It would not be necessary to call a professor of physics to prove how a
thermometer works because that is, surely, such a matter of common knowledge as
to be judicially noticed. The same is
true of a camera which photographs an event or a tape recorder which records a
conversation where the event or conversation is in issue or relevant to the
issue before the court. A radar
speedometer similarly makes a record of an event - the speed of a passing
vehicle - and it is no different in legal principle from the thermometer.'
"A
little later in the same article, at pp 390, 391, the Professor says:
"'The
very fact that the computer was not recording information supplied by another
not only prevented the act from applying but also makes it clear that it was
not necessary to rely on the act at all.
Hearsay invariably relates to information which has passed through a
human mind. This information never did
so.'
"We
respectfully adopt that helpful explanation of real evidence. We consider the learned recorder was right in
the present case to conclude that the computer print-outs from the Norex
machine were real evidence. This was not
a print-out which depended in its content for anything that had passed through
the human mind. All that had happened
was that when someone in one of the rooms in the hotel had lifted the receiver
from the telephone and, with his finger, pressed certain buttons, the machine
had made a record of what was done and printed that out. The situation would have been quite different
if a telephone operator in the hotel had had herself to gather the information,
then type it into a computer bank, and there came then a print-out from that
computer. There the human mind would
have been involved, that would have been hearsay evidence, and sections 68 and
69 would have been in point. However, in
the present case, no such intervention of the human mind occurred. What was recorded was quite simply the acts
which had taken place in regard to the telephone machinery and there was no
intervening human mind."
24. To
my mind, as indeed, as it appears, to the mind of the District Judge, the facts
in that case are much the same as in this case.

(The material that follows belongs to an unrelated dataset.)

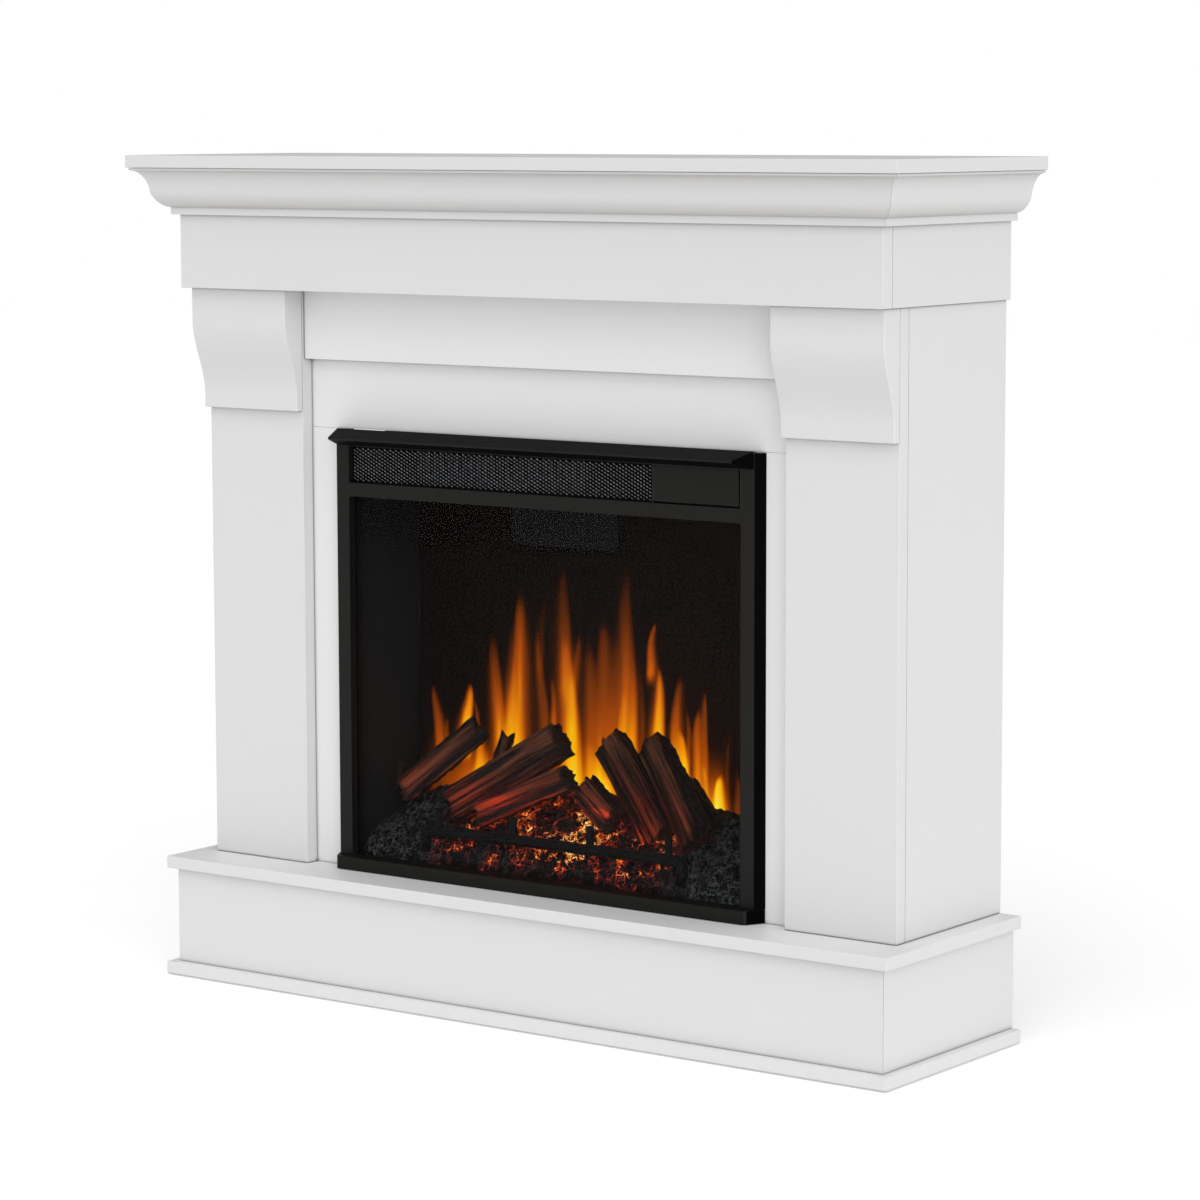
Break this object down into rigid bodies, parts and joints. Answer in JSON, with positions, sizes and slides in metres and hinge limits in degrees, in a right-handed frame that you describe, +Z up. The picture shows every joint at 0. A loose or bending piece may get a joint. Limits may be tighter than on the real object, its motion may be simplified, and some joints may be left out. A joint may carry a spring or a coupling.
{
  "type": "electric fireplace",
  "caption": "White panelled mantel surround with a black electric firebox insert: log bed, flame screen, vent mesh and a drop-down control flap.",
  "frame": {"origin": "middle of the footprint at floor level", "axes": "+Z up, +X to the right as seen from the front, +Y back towards the wall; the front faces -Y"},
  "size_m": [1.039, 0.3, 0.955],
  "materials": {
    "white_mdf": "satin white paint on MDF",
    "black_trim": "satin black powder coat",
    "hood_trim": "satin brown-black powder coat",
    "vent_mesh": "woven black wire mesh, worn bright on its crests",
    "front_glass": "clear tempered glass",
    "black_plastic": "fine texture",
    "steel": "bright",
    "switch_plastic": "fine texture",
    "circuit_board": "green solder mask",
    "firebox_black": "matt black",
    "flame_screen": "smoked acrylic lit from behind by the flame picture",
    "embers": "crusted resin, glowing red from below",
    "grate_black": "matt black",
    "log_resin": "moulded and painted as split wood",
    "galvanised": "zinc plated",
    "heater_block": "bare fins"
  },
  "bodies": {
    "cabinet": {"shelf_top": "white_mdf", "crown_front": "white_mdf", "crown_left": "white_mdf", "crown_right": "white_mdf", "header_front": "white_mdf", "header_left": "white_mdf", "header_right": "white_mdf", "header_soffit": "white_mdf", "corbel_left": "white_mdf", "corbel_right": "white_mdf", "pilaster_left": "white_mdf", "pilaster_right": "white_mdf", "side_panel_left": "white_mdf", "side_panel_right": "white_mdf", "surround_top": "white_mdf", "surround_left": "white_mdf", "surround_right": "white_mdf", "lintel_panel": "white_mdf", "hearth_board": "white_mdf", "base_front": "white_mdf", "base_left": "white_mdf", "base_right": "white_mdf", "bottom_board": "white_mdf", "insert_frame": "black_trim", "insert_sill": "black_trim", "insert_hood": "hood_trim", "vent_grille": "vent_mesh", "glass_front": "front_glass", "control_pocket": "black_plastic", "door_hinge_pin": "steel", "control_board": "circuit_board", "casing_left": "firebox_black", "casing_right": "firebox_black", "casing_lid": "firebox_black", "casing_base": "firebox_black", "rear_cover": "firebox_black", "firebox_ceiling": "firebox_black", "heat_baffle": "firebox_black", "cord_gland": "black_plastic", "flame_screen": "flame_screen", "ember_bed": "embers", "grate": "grate_black", "log_back_left": "log_resin", "log_centre": "log_resin", "log_front": "log_resin", "log_split": "log_resin", "log_right_centre": "log_resin", "log_right": "log_resin", "spindle_motor": "galvanised", "spindle_bearing": "black_plastic", "led_strip": "circuit_board", "blower_motor": "galvanised", "heater_element": "heater_block"},
    "door": {"control_door": "black_trim"},
    "rocker": {"power_rocker": "switch_plastic"},
    "flame_button": {"button_flame": "switch_plastic"},
    "heat_button": {"button_heat": "switch_plastic"},
    "timer_button": {"button_timer": "switch_plastic"},
    "spindle": {"flame_spindle": "steel"},
    "blower": {"blower_wheel": "galvanised"}
  },
  "joints": [
    {"name": "door_hinge", "type": "hinge", "parent": "cabinet", "child": "door", "pos_m": [0.2106, -0.053, 0.5895], "axis": [1, 0, 0], "range_deg": [0, 90]},
    {"name": "rocker_pivot", "type": "hinge", "parent": "cabinet", "child": "rocker", "pos_m": [0.1776, -0.0201, 0.60595], "axis": [1, 0, 0], "range_deg": [-8, 8]},
    {"name": "flame_button_press", "type": "slide", "parent": "cabinet", "child": "flame_button", "axis": [0, 1, 0], "range_m": [0, 0.0015], "stiffness_N_per_m": 300},
    {"name": "heat_button_press", "type": "slide", "parent": "cabinet", "child": "heat_button", "axis": [0, 1, 0], "range_m": [0, 0.0015], "stiffness_N_per_m": 300},
    {"name": "timer_button_press", "type": "slide", "parent": "cabinet", "child": "timer_button", "axis": [0, 1, 0], "range_m": [0, 0.0015], "stiffness_N_per_m": 300},
    {"name": "spindle_turn", "type": "hinge", "parent": "cabinet", "child": "spindle", "pos_m": [0, 0.095, 0.2148], "axis": [1, 0, 0], "continuous": true},
    {"name": "blower_turn", "type": "hinge", "parent": "cabinet", "child": "blower", "pos_m": [0, 0.04, 0.60985], "axis": [1, 0, 0], "continuous": true}
  ]
}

What must have happened here was that someone keyed in the details which
appear in the computer printout as recorded and produced by the woman police
officer.
25. Mr
Purves on behalf of the claimant submits that that information is used by the
prosecution to show that it was the claimant who keyed in that
information. For my part, it seems to me
that that argument is fallacious. The
purpose of the computer printout was in fact to show what was recorded. It was not evidence of the truth of what was
recorded. So for my part, the first
point made on behalf of the claimant fails.
In my judgment, this computer evidence was admissible as real evidence
and qualifies as real evidence as described in Spiby and in the other
cases.
26. Mr
Purves' argument about the admissibility really moves on and elides with the
second argument, which is whether there was a sufficiency of information to
connect the claimant with the computer printout.
27. So
far as that is concerned, as I have already indicated, the evidence before the
District Judge and which will, in due course, if the matter is committed, be
before the jury, is that his credit card and his admitted e-mail address is
precisely the same as that recorded on the computer printout. There is, as I have indicated, no dispute
that the details are his details.
28. Mr
Purves submits that that does not go far enough, because anyone with access to
his e-mail address and to his credit card could have keyed the information into
the computer. That may be so, but I
remind myself that at this stage we are dealing with the establishment of a prima
facie case. What the interested
party has to show at present is that there is evidence to prove an essential
element of the offence.
29. In
my judgment, the evidence that is admitted, namely the details of his address,
e-mail and credit card, is sufficient for a jury to draw the conclusion, if so
minded, that the person with that identity was the person who had keyed the
information into the computer. Mr Purves'
submission that the one does not follow the other in my judgment puts the cart
before the horse. Once there is evidence
to show that the credit card details are those of the claimant, it seems to me
it is sufficient to show that an inference is capable of being drawn that it
was him who keyed the information into the computer.
30. Accordingly,
in my judgment, the second point fails as well.
31. The
next point taken on behalf of the claimant is that the evidence does not
disclose any offence. The offence which
is charged, as I have already indicated, is one of incitement or attempted
incitement. The District Judge's
findings in relation to this matter are set out at page 23, to be found behind
tab 1 of the documents. He stated:
" ... I
accept the argument of the Crown that the defendant's communication did indeed
result in the incitement of others to commit an offence. The continued existence of the business
operation depended upon the support of fee paying customers who became
responsible for the continuation of the automated process. Clearly the writer of the computer programme,
which enabled the computer process to take place, required a human mind.
"It is
obvious that the business only continued because it was commercially
successful. Those who established the
business, programmed the computer or were party to it clearly had a real
interest in the venture becoming and continuing to be successful. Therefore, each and every subscription
encouraged those individuals to maintain the service. Mr O'Shea knew that if he was sent material
of the description he wanted it would be an illegal act, yet he incited others
to do just that, through the agency of a computer which after all is simply a
sophisticated labour saving device.
"There
is some small but significant support for the Crown's submission. I note from the banner advertisement for the
child rape site, that after a graphic verbal description of the nature of the
site there are the words 'The Real Scene Movies Updated Bi Weekly'. The owners were clearly aware of the need to
find fresh images and must have been encouraged to do so and distribute such
images every time there was a 'sign up'.
The defendant clearly intended to incite distribution to himself and in
addition did not wish the business to collapse, so destroying the supply of
material, and therefore must have intended to encourage the production of more
indecent material and the continued distribution of it to himself and to
others. This surely was the intention of
all subscribers."
32. Mr
Purves submits that that finding is in error.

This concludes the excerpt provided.